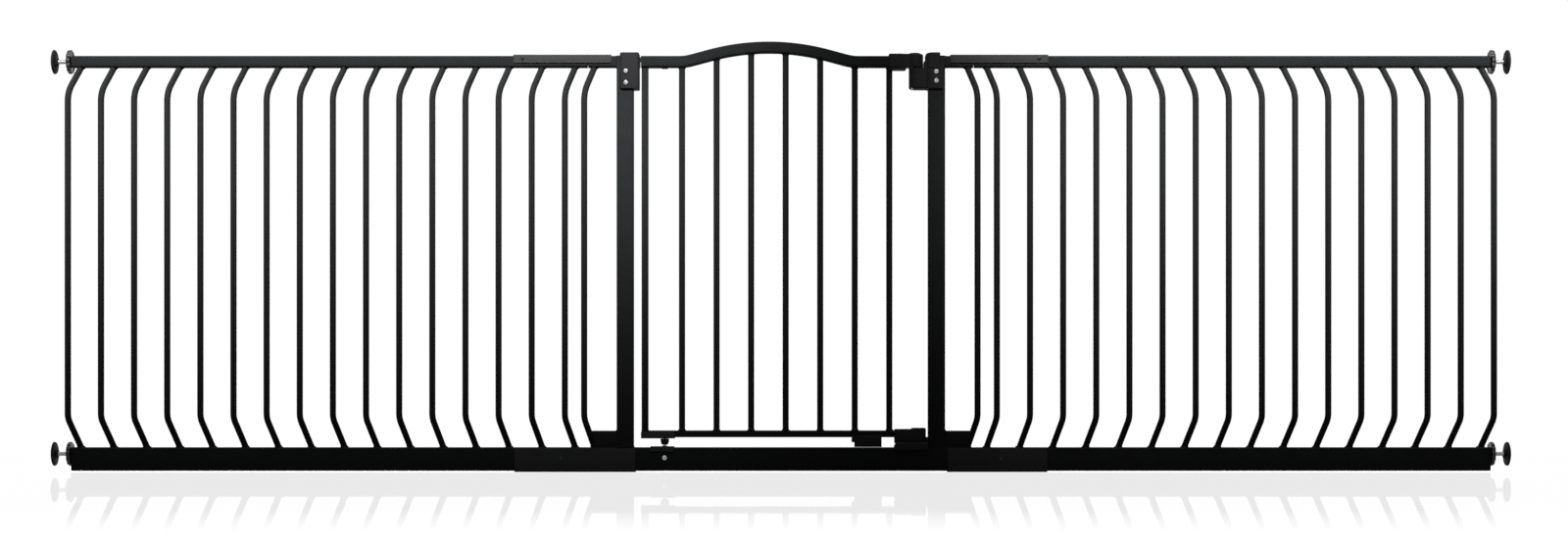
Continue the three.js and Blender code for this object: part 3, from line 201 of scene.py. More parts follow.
def bent_path(corners, bends, steps=8, straight=6):
    """A path through corner points with each inner corner rounded by a parabola that leaves it
    half its bend before and after: q(s) = (1-s)^2 A + 2 s (1-s) P + s^2 B. Every straight run is
    divided into equal steps."""
    corners = np.asarray(corners, float)
    step = np.diff(corners, axis=0)
    step /= np.linalg.norm(step, axis=1, keepdims=True)
    s = np.linspace(0, 1, steps, endpoint=False)[:, None]
    run = np.linspace(0, 1, straight, endpoint=False)[:, None]
    parts, last = [], corners[0]
    for corner, arriving, leaving, bend in zip(corners[1:], step, step[1:], bends):
        before, after = corner - arriving * bend / 2, corner + leaving * bend / 2
        parts += [last + (before - last) * run,
                  (1 - s) ** 2 * before + 2 * s * (1 - s) * corner + s ** 2 * after]
        last = after
    return np.concatenate([*parts, last + (corners[-1] - last) * run, corners[-1:]])


def distance_along(path):
    return np.concatenate([[0], np.cumsum(np.linalg.norm(np.diff(path, axis=0), axis=1))])


def resampled(path, run, stops):
    """Points of a path at distances along it, where run holds the distances of its own points."""
    return np.stack([np.interp(stops, run, path[:, k]) for k in range(3)], axis=1)


def welded_bar(path, levels, around=20):
    """A round bar with a weld bead where it passes each level. The surface at height z stands out
    by bead * exp(-((z - level) / spread)^2), times two slow waves round the bar, so that no bead
    is a perfect ring. The rings are dense over both end stretches, where the beads are."""
    run, near = distance_along(path), np.arange(0, DENSE_END, DENSE_STEP)
    middle = run[(run > DENSE_END) & (run < run[-1] - DENSE_END)]
    path = resampled(path, run, np.concatenate([near, middle, run[-1] - near[::-1]]))
    rings = swept(circle(BAR_RADIUS, around), path, (1, 0, 0))
    out = (rings - path[:, None]) / BAR_RADIUS
    angle = angles_round(around)
    wave = 1 + 0.18 * np.sin(3 * angle + path[0, 0] * 400) + 0.12 * np.sin(7 * angle + 1)
    for level in levels:
        bead = BEAD_HEIGHT * np.exp(-((rings[..., 2] - level) / BEAD_SPREAD) ** 2)
        rings = rings + out * (bead * wave)[..., None]
    return joined_rings(rings)


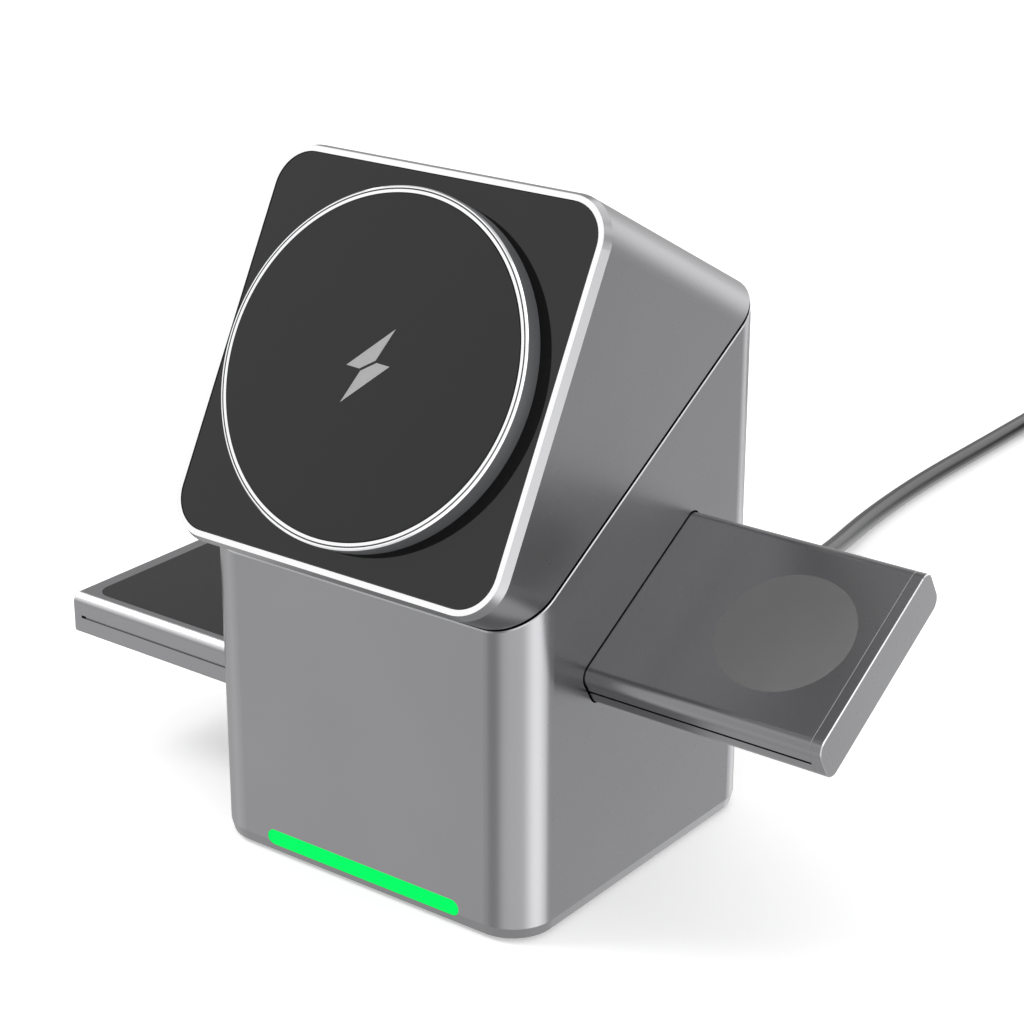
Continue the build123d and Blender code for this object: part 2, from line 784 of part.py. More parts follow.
- - -
What you have to do: Send back every record, precisely as written.

Answer below:
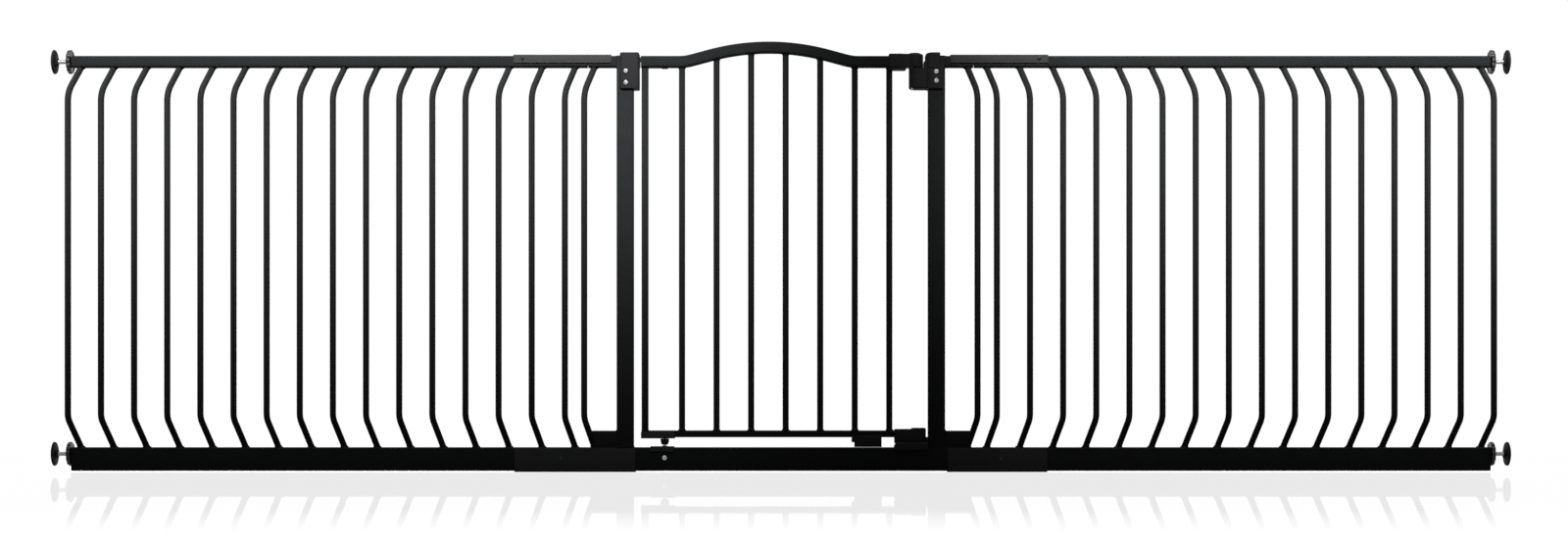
Continue the three.js and Blender code for this object: part 3, from line 201 of scene.py. More parts follow.
def bent_path(corners, bends, steps=8, straight=6):
    """A path through corner points with each inner corner rounded by a parabola that leaves it
    half its bend before and after: q(s) = (1-s)^2 A + 2 s (1-s) P + s^2 B. Every straight run is
    divided into equal steps."""
    corners = np.asarray(corners, float)
    step = np.diff(corners, axis=0)
    step /= np.linalg.norm(step, axis=1, keepdims=True)
    s = np.linspace(0, 1, steps, endpoint=False)[:, None]
    run = np.linspace(0, 1, straight, endpoint=False)[:, None]
    parts, last = [], corners[0]
    for corner, arriving, leaving, bend in zip(corners[1:], step, step[1:], bends):
        before, after = corner - arriving * bend / 2, corner + leaving * bend / 2
        parts += [last + (before - last) * run,
                  (1 - s) ** 2 * before + 2 * s * (1 - s) * corner + s ** 2 * after]
        last = after
    return np.concatenate([*parts, last + (corners[-1] - last) * run, corners[-1:]])


def distance_along(path):
    return np.concatenate([[0], np.cumsum(np.linalg.norm(np.diff(path, axis=0), axis=1))])


def resampled(path, run, stops):
    """Points of a path at distances along it, where run holds the distances of its own points."""
    return np.stack([np.interp(stops, run, path[:, k]) for k in range(3)], axis=1)


def welded_bar(path, levels, around=20):
    """A round bar with a weld bead where it passes each level. The surface at height z stands out
    by bead * exp(-((z - level) / spread)^2), times two slow waves round the bar, so that no bead
    is a perfect ring. The rings are dense over both end stretches, where the beads are."""
    run, near = distance_along(path), np.arange(0, DENSE_END, DENSE_STEP)
    middle = run[(run > DENSE_END) & (run < run[-1] - DENSE_END)]
    path = resampled(path, run, np.concatenate([near, middle, run[-1] - near[::-1]]))
    rings = swept(circle(BAR_RADIUS, around), path, (1, 0, 0))
    out = (rings - path[:, None]) / BAR_RADIUS
    angle = angles_round(around)
    wave = 1 + 0.18 * np.sin(3 * angle + path[0, 0] * 400) + 0.12 * np.sin(7 * angle + 1)
    for level in levels:
        bead = BEAD_HEIGHT * np.exp(-((rings[..., 2] - level) / BEAD_SPREAD) ** 2)
        rings = rings + out * (bead * wave)[..., None]
    return joined_rings(rings)


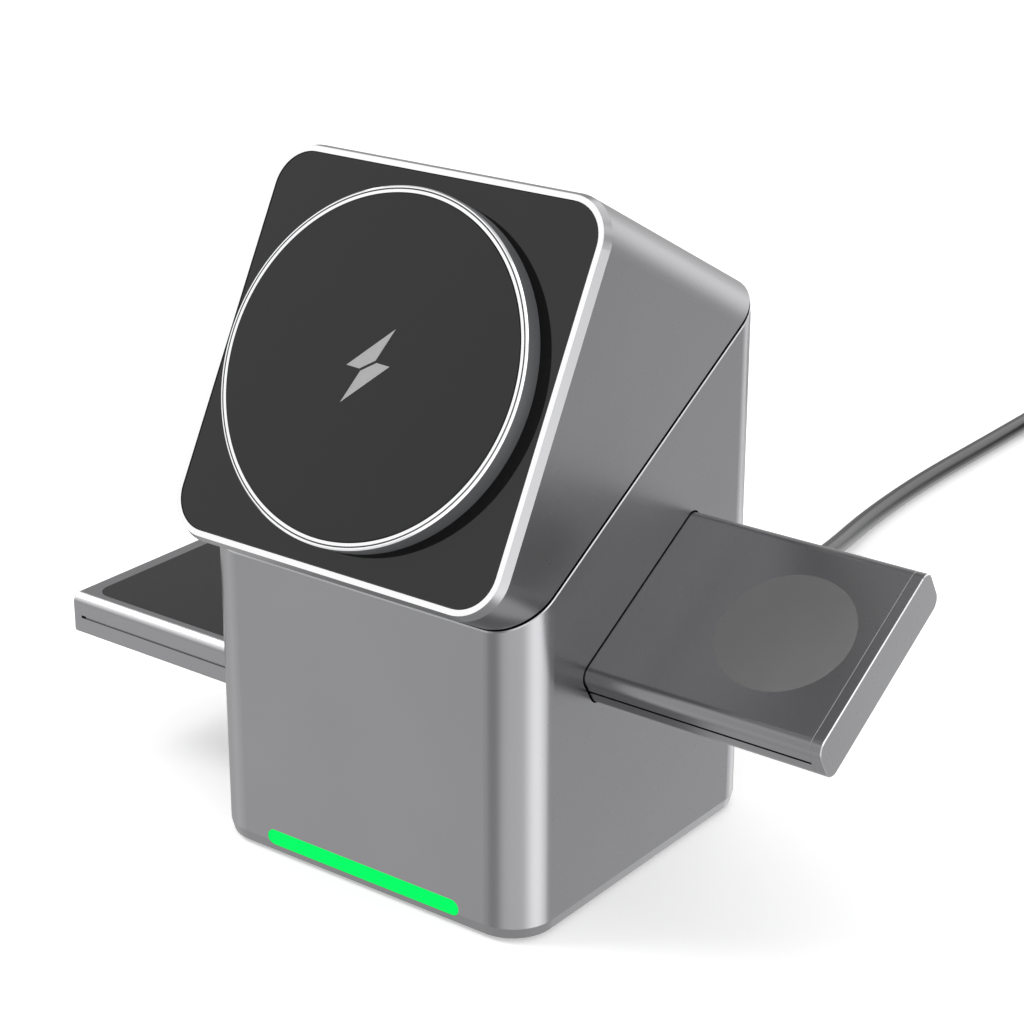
Continue the build123d and Blender code for this object: part 2, from line 784 of part.py. More parts follow.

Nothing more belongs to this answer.